Eine heimliche Leidenschaft
Zwischen Boxschule und Tanzschule, zwischen Kohlenhalde und pittoreskem Friedhof lebt Billy Elliot, ein musisch begabtes Kind, das eines Tages den Boxhandschuh mit dem Tanzschuh vertauscht. Seine Leidenschaft muss Billy jedoch vor seinem Vater verbergen, der nach dem Tod der Mutter verbittert und durch Streik und Arbeitslosigkeit recht deprimiert ist. Tanz erscheint ihm als Frauensache, die, wenn Männer sie betreiben, womöglich homosexuell macht.
Die Idee, einen Tanzfilm in eine Bergarbeitersiedlung zu positionieren, ist ungewöhnlich genug. Dass Drehbuchautor Lee Hall als zeitlichen Hintergrund auch noch den großen Bergarbeiterstreik Mitte der 1980er-Jahre wählte, sichert erfolgreich große Emotionen. Der Kampf des Jungen um sein individuelles Glück geht mit dem Arbeitskampf eine wohl kalkulierte Verbindung ein. So gewinnt die Geschichte an Dramatik und Sentimentalität, wenn berittene und mit großen Plastikschilden bewehrte Polizei choreografisch geführt zum Einsatz kommt oder wenn die Arbeitslosen Geld sammeln, um Billy die Fahrt ins Tanzmekka nach London zu ermöglichen.

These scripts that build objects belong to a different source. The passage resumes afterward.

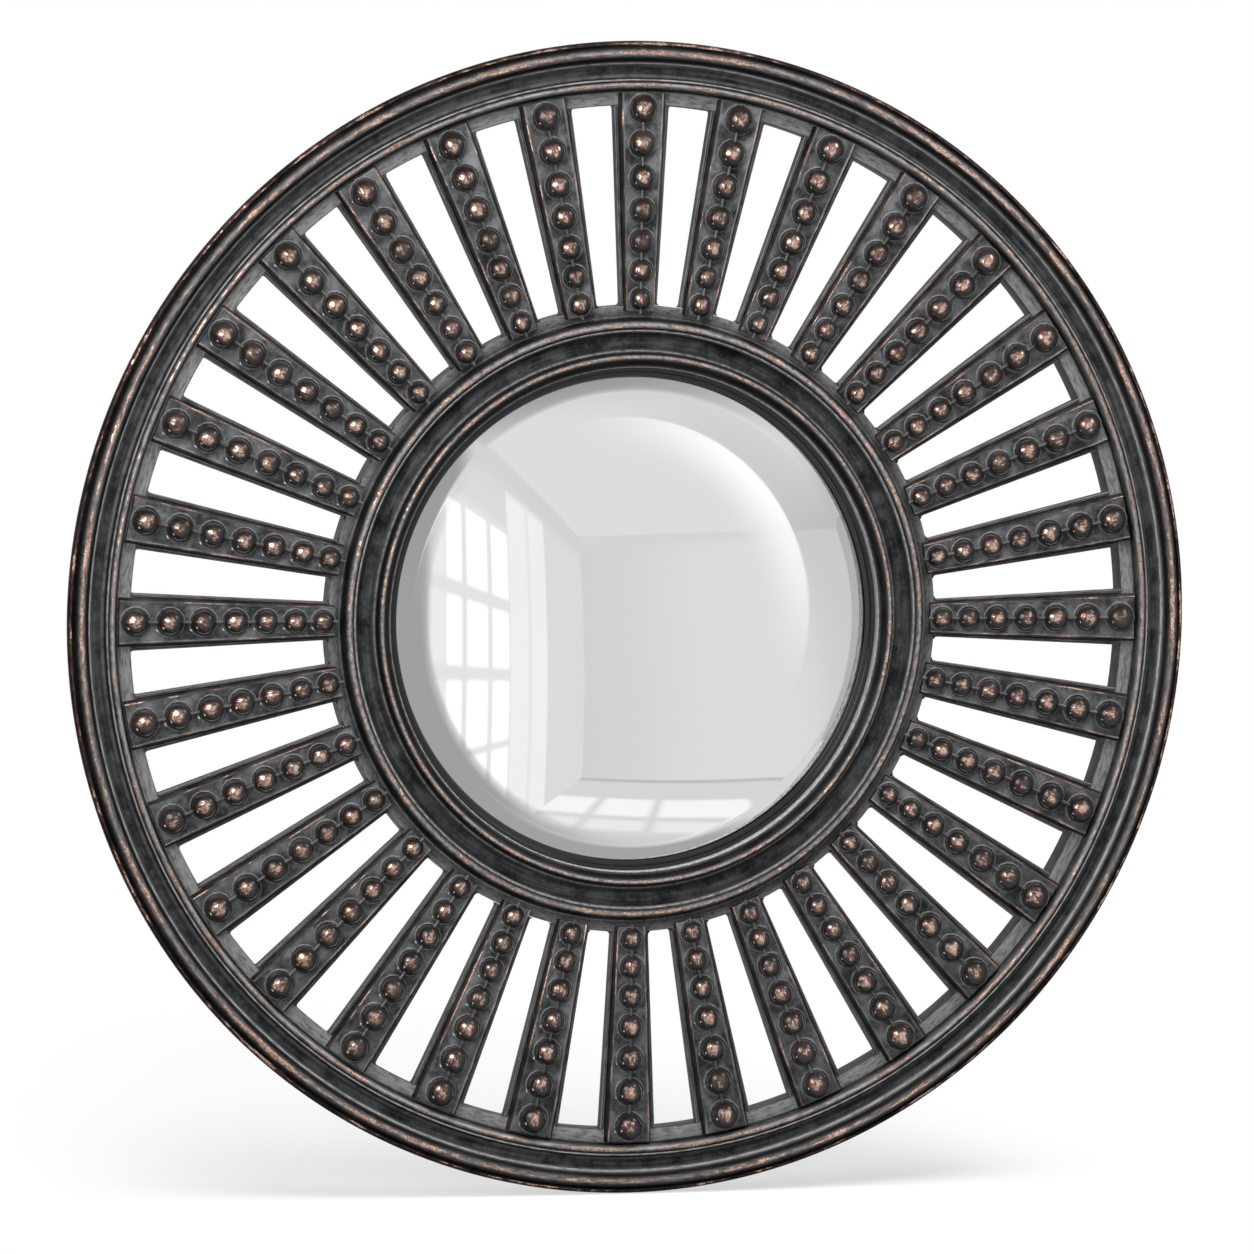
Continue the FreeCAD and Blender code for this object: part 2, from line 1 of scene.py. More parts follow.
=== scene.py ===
"""Convex butlers mirror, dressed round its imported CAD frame.

The scene is in metres and in the part's own axes: the wall is y = 0, the mirror looks along -Y and +Z is
up. The mirror's sizes are written in millimetres and multiplied by MM, and the room's and the studio's in
metres. A height is measured forwards from the flat back of the frame.
"""
import json
import math

import bmesh
import bpy
from mathutils import Matrix, Vector

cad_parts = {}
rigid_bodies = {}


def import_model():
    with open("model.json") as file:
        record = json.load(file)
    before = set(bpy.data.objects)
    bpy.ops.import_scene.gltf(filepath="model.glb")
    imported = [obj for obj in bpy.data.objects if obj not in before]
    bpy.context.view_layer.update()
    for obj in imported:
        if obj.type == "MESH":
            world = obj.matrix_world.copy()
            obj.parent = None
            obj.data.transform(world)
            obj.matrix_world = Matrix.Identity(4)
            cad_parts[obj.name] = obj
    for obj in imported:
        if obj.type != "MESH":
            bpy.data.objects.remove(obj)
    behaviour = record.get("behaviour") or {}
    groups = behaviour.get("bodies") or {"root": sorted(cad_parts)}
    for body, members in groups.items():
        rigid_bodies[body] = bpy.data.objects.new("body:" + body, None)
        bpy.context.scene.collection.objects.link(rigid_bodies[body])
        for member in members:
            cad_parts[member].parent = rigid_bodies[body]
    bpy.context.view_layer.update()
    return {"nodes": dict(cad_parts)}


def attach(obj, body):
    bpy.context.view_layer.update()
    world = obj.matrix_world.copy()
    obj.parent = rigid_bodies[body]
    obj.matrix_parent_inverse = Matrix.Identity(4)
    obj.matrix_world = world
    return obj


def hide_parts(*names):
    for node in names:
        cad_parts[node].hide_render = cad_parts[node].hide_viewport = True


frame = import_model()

MM = 0.001
WALL_GAP = 8
SPOKES = 32
STEPS_ROUND = 288
GLASS_STEPS_ROUND = 192
FULL_TURN = 2 * math.pi
SMOOTH_UNDER = 38
# The worn paint of the face starts at this height and is in full a little higher.
FACE_FROM = 15
FACE_FADE = 4
# Whatever lies lower than this is the flat back.
BACK_EDGE = 0.7
REAR_DUST = 0.45

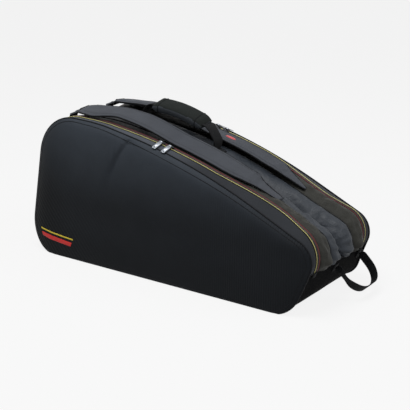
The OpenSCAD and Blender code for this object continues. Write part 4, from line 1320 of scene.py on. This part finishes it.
def stage():
    world = bpy.data.worlds.new("studio")
    bpy.context.scene.world = world
    world.use_nodes = True
    tree = world.node_tree
    back = tree.nodes["Background"]
    plug(tree, back, Color=(1, 1, 1, 1),
         Strength=maths(tree, "ADD", maths(tree, "MULTIPLY", light_path_share(tree), 0.74), 0.26))

    mat, tree, bsdf = nodes_of("studio_floor")
    plug(tree, bsdf, Base_Color=(0.62, 0.62, 0.62, 1), Roughness=0.9, Specular_IOR_Level=0.1)
    glow = node(tree, "Emission", Strength=1.0)
    mix = node(tree, "MixShader")
    tree.links.new(maths(tree, "MULTIPLY", light_path_share(tree), 0.86), mix.inputs[0])
    tree.links.new(bsdf.outputs[0], mix.inputs[1])
    tree.links.new(glow.outputs[0], mix.inputs[2])
    tree.links.new(mix.outputs[0], tree.nodes["Material Output"].inputs["Surface"])
    ground = mesh_object("studio_ground", [(-15000, -15000, -0.4), (15000, -15000, -0.4), (15000, 15000, -0.4),
                                           (-15000, 15000, -0.4)], [(0, 1, 2, 3)], mat)

    def area(name, at, target, size, power):
        data = bpy.data.lights.new(name, "AREA")
        data.shape = "RECTANGLE"
        data.size, data.size_y = size
        data.energy = power
        lamp = bpy.data.objects.new(name, data)
        bpy.context.scene.collection.objects.link(lamp)
        lamp.location = at
        lamp.rotation_euler = (Vector(target) - Vector(at)).to_track_quat("-Z", "Y").to_euler()

    area("key", (-0.1, -0.75, 2.7), (0, 0, 0.2), (1.6, 1.2), 46)
    area("fill", (2.0, 0.5, 2.0), (0, 0, 0.2), (1.4, 1.4), 14)


stage()

camera = bpy.data.objects.new("camera", bpy.data.cameras.new("camera"))
bpy.context.scene.collection.objects.link(camera)
camera.data.sensor_width = 36.0
camera.data.lens = 83.15
camera.data.clip_end = 50.0
camera.location = Vector((1219.85, -1669.64, 766.0)) * MM
AZIMUTH, ELEVATION = radians(35.5), radians(16.8)
view = Vector((-sin(AZIMUTH) * cos(ELEVATION), cos(AZIMUTH) * cos(ELEVATION), -sin(ELEVATION)))
camera.rotation_euler = view.to_track_quat("-Z", "Y").to_euler()
bpy.context.scene.camera = camera
bpy.context.scene.view_settings.view_transform = "Standard"
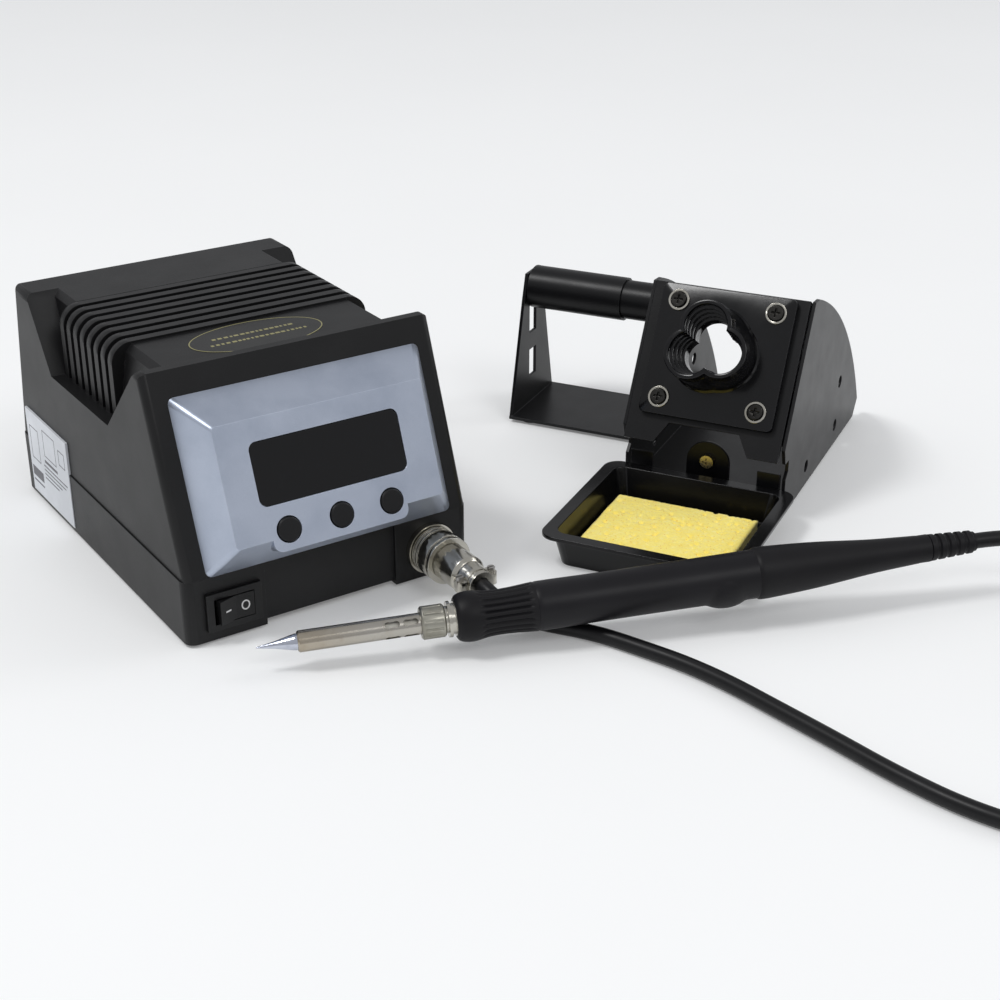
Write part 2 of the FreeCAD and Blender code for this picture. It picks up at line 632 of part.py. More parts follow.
def holder_screws():
    screws = []
    for x, up in HOLDER_SCREWS:
        head = rod((x, up, HOLDER_THICK), (x, up, HOLDER_THICK + 1.8), 3.2)
        shank = rod((x, up, -5.0), (x, up, HOLDER_THICK), 1.6)
        low = HOLDER_THICK + 0.9
        across = box(x - 1.8, x + 1.8, up - 0.35, up + 0.35, low, 6)
        slots = [across, box(x - 0.35, x + 0.35, up - 1.8, up + 1.8, low, 6)]
        screws.append(cut(head.fuse(shank), slots))
    return Part.makeCompound(screws), PANEL


def ear_screw():
    head = rod((0, 7.4, 18.6), (0, 5.2, 18.6), 2.9)
    shank = rod((0, 7.4, 18.6), (0, 13.0, 18.6), 1.5)
    nut = rod((0, 8.9, 18.6), (0, 11.3, 18.6), 3.0)
    slots = [box(-1.8, 1.8, 5, 6.2, 18.25, 18.95), box(-0.35, 0.35, 5, 6.2, 16.8, 20.4)]
    return cut(fuse([head, shank, nut]), slots), STAND


def reel_bracket():
    outer_x = REEL_OUTER_X[0] - 0.5
    floor = box(outer_x - SHEET, -STAND_HALF, 50.0, 99.0, SHEET, 2 * SHEET)
    outline = [(50.0, SHEET), (99.0, SHEET), (REEL_Y + 11.2, REEL_Z - 4), (REEL_Y + 7.5, REEL_Z + 8)]
    outline += [(REEL_Y - 7.5, REEL_Z + 8), (REEL_Y - 11.2, REEL_Z - 4)]
    cheek = prism(outline, "x", outer_x - SHEET, outer_x)
    slots = []
    for low in (16.0, 38.0):
        slots.append(box(outer_x - 4, outer_x + 4, REEL_Y - 5.0, REEL_Y + 2.6, low, low + 13.5))
    pivot = rod((outer_x - 4, REEL_Y, REEL_Z), (outer_x + 4, REEL_Y, REEL_Z), 2.5)
    pads = [tube((x, y, 0), (x, y, SHEET), 4.5, 1.0) for x, y in ((outer_x + 7, 57), (outer_x + 7, 92))]
    return cut(fuse([floor, cheek] + pads), slots + [pivot]), STAND


def along_reel(x0, x1, radius):
    return rod((x0, REEL_Y, REEL_Z), (x1, REEL_Y, REEL_Z), radius)


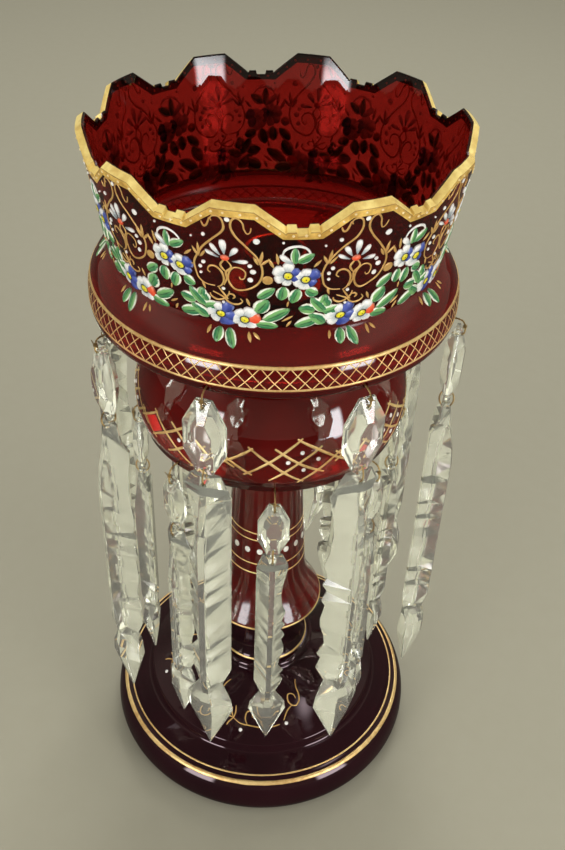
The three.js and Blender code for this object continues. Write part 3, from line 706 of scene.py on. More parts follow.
# The pedestal is blown ruby glass: a slim stem that flares to a skirt at its foot, and the round lower tier on top.
# The tier's lip is drilled for the inner row, and its neck takes the peg of the bowl.
PEDESTAL_SEAT = [(14.6, 83.3), (21.1, 83.3), (21.4, 88.3), (26, 89.4), (28.4, 87), (29.3, 86.4)]
STEM = [
    (30.4, 86.8), (29.9, 88.6), (28.3, 91.4), (26, 95.6), (24.1, 99.6), (22.5, 104), (21.4, 109), (20.6, 116.5),
    (19.5, 132), (18.4, 149.2), (17.6, 166), (17.3, 182), (17.5, 198), (18.9, 210), (21.8, 217.5), (26.3, 222.4),
]
TIER_UNDER = [(34, 225), (46.7, 226), (51.6, 224.6), (53.9, 221), (54.6, 215), (54.7, 211)]
TIER_LIP = [(55.6, 210), (57.5, 210)]
TIER_BELLY = [
    (58.4, 211), (58.9, 214), (60.4, 217.6), (61.4, 221.4), (61.7, 226), (61.3, 232), (59.6, 239.4), (56, 248.2),
    (50.4, 256.4), (43, 262), (35.2, 265.9), (31.6, 268.6), (31, 271.2),
]
TIER_MOUTH = [(30.6, 272), (24.1, 272), (24.1, 262.3)]
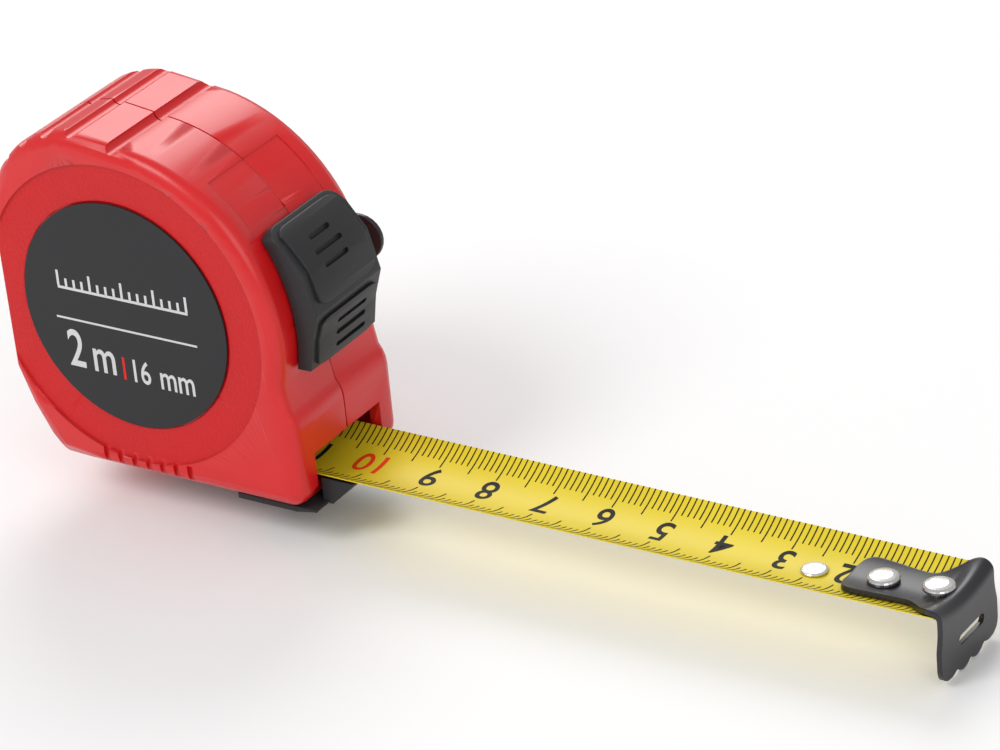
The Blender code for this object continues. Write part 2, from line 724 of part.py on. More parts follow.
case()
case_screws()
label()
front_bumper()
spindle()
mainspring()
reel(reel_axle)
blade(blade_slider)
hook(hook_slider)
lock(lock_pivot)
lock_spring()
belt_clip()
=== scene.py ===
import json
from math import cos, pi, radians, sin, sqrt, tau

import bmesh
import bpy
from mathutils import Matrix, Vector

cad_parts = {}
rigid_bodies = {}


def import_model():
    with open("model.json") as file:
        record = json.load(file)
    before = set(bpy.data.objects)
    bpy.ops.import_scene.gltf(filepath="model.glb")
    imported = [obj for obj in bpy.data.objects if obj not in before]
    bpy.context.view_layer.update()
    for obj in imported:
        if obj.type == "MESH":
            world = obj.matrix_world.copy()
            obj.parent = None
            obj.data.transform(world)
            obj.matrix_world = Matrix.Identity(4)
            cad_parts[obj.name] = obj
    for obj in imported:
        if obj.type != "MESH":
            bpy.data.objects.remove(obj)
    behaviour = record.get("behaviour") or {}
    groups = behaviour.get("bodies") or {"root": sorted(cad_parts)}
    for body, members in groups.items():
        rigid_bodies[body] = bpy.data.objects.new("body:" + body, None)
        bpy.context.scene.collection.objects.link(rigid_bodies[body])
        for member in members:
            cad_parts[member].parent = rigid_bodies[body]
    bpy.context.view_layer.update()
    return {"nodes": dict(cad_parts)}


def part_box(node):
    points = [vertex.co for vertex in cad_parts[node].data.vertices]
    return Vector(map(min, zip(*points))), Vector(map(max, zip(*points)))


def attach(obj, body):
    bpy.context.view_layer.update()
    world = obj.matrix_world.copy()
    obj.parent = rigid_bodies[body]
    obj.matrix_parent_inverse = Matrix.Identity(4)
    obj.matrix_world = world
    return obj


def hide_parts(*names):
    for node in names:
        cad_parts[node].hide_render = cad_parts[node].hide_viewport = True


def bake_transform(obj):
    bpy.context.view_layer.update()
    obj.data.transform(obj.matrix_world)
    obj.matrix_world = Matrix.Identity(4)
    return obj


for thing in list(bpy.data.objects):
    bpy.data.objects.remove(thing)

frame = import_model()
nodes = frame["nodes"]
mm = 0.001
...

Für „Billy Elliot - I will dance“ müsste das zitierte Sprichwort indes leicht abgewandelt werden: Wo ein Talent ist, ist eine Tanzlehrerin. Mrs. Wilkinson nimmt so etwas wie die Rolle einer Ersatzmutter ein. Während des Tanzunterrichts raucht sie Kette und hält ihre Zigarette wie einen Degen, um einen imaginären Feind fernzuhalten. Weil sie weder in ihrer Ehe noch in ihrem Beruf ausgelastet ist, bietet sie dem Jungen für einen symbolischen Preis von 50 Pence Einzelunterricht an. Fordernd und einfühlend führt sie ihn zur Prüfung an der London Ballett School und interveniert bei Billys an allen Fronten streikender Familie.
Ohne sentimentale Manipulation
Was die Leidenschaft für den Tanz angeht, musste Jamie Bell als Billy Elliot offenbar nicht in die große Trickkiste greifen; der 14-Jährige verwandelt einfachste Bewegungen in Tanzfragmente und spielt und tanzt mit großem Ernst und ganzer Hingabe einfach großartig. Selbst wenn er seine Pirouetten übt und zwischen all den sechs- bis zwölfjährigen Miniballerinen übers Parkett gleitet, macht er eine gute Figur.
Dramaturgisch ausgepolstert wird die Geschichte durch psychologisch wohl kalkulierte Nebencharaktere. So wird das familiäre Milieu der Tanzlehrerin zwischen einem trunksüchtigen Mann und einer frühreifen Tochter so offen präsentiert wie Billys dumpfes Heim zwischen siechender Großmutter und großspurigem Bruder. Das alles wird geschickt inszeniert, geschnitten und montiert, wobei Theaterregisseur Stephen Daldry, der hier sein Filmdebüt gibt, ein großes Talent offenbart, visuell Stimmungen zu erzeugen, zu steuern und den Zuschauer sentimental zu lenken.